▶ _Aim of the exercise_
Write out the listing beneath this instruction in its entirety, exactly as it reads.

/---

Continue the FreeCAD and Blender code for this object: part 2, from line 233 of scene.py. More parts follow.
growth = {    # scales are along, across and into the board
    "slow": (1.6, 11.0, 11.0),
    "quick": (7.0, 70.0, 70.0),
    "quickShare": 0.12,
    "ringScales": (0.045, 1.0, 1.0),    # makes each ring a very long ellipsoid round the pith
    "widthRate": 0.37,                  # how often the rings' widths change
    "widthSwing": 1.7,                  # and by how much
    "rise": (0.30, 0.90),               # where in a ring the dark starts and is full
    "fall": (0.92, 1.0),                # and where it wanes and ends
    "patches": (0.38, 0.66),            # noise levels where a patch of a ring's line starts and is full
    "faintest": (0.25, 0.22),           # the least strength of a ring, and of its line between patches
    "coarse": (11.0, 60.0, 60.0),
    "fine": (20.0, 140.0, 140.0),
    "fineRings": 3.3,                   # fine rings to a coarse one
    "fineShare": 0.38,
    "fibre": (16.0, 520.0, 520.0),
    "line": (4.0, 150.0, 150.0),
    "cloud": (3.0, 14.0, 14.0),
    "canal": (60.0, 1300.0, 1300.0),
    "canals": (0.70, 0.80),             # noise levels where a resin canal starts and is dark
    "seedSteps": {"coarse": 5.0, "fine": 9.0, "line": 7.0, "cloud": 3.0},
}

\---

▶ _Answer to this problem_
Continue the FreeCAD and Blender code for this object: part 2, from line 233 of scene.py. More parts follow.
growth = {    # scales are along, across and into the board
    "slow": (1.6, 11.0, 11.0),
    "quick": (7.0, 70.0, 70.0),
    "quickShare": 0.12,
    "ringScales": (0.045, 1.0, 1.0),    # makes each ring a very long ellipsoid round the pith
    "widthRate": 0.37,                  # how often the rings' widths change
    "widthSwing": 1.7,                  # and by how much
    "rise": (0.30, 0.90),               # where in a ring the dark starts and is full
    "fall": (0.92, 1.0),                # and where it wanes and ends
    "patches": (0.38, 0.66),            # noise levels where a patch of a ring's line starts and is full
    "faintest": (0.25, 0.22),           # the least strength of a ring, and of its line between patches
    "coarse": (11.0, 60.0, 60.0),
    "fine": (20.0, 140.0, 140.0),
    "fineRings": 3.3,                   # fine rings to a coarse one
    "fineShare": 0.38,
    "fibre": (16.0, 520.0, 520.0),
    "line": (4.0, 150.0, 150.0),
    "cloud": (3.0, 14.0, 14.0),
    "canal": (60.0, 1300.0, 1300.0),
    "canals": (0.70, 0.80),             # noise levels where a resin canal starts and is dark
    "seedSteps": {"coarse": 5.0, "fine": 9.0, "line": 7.0, "cloud": 3.0},
}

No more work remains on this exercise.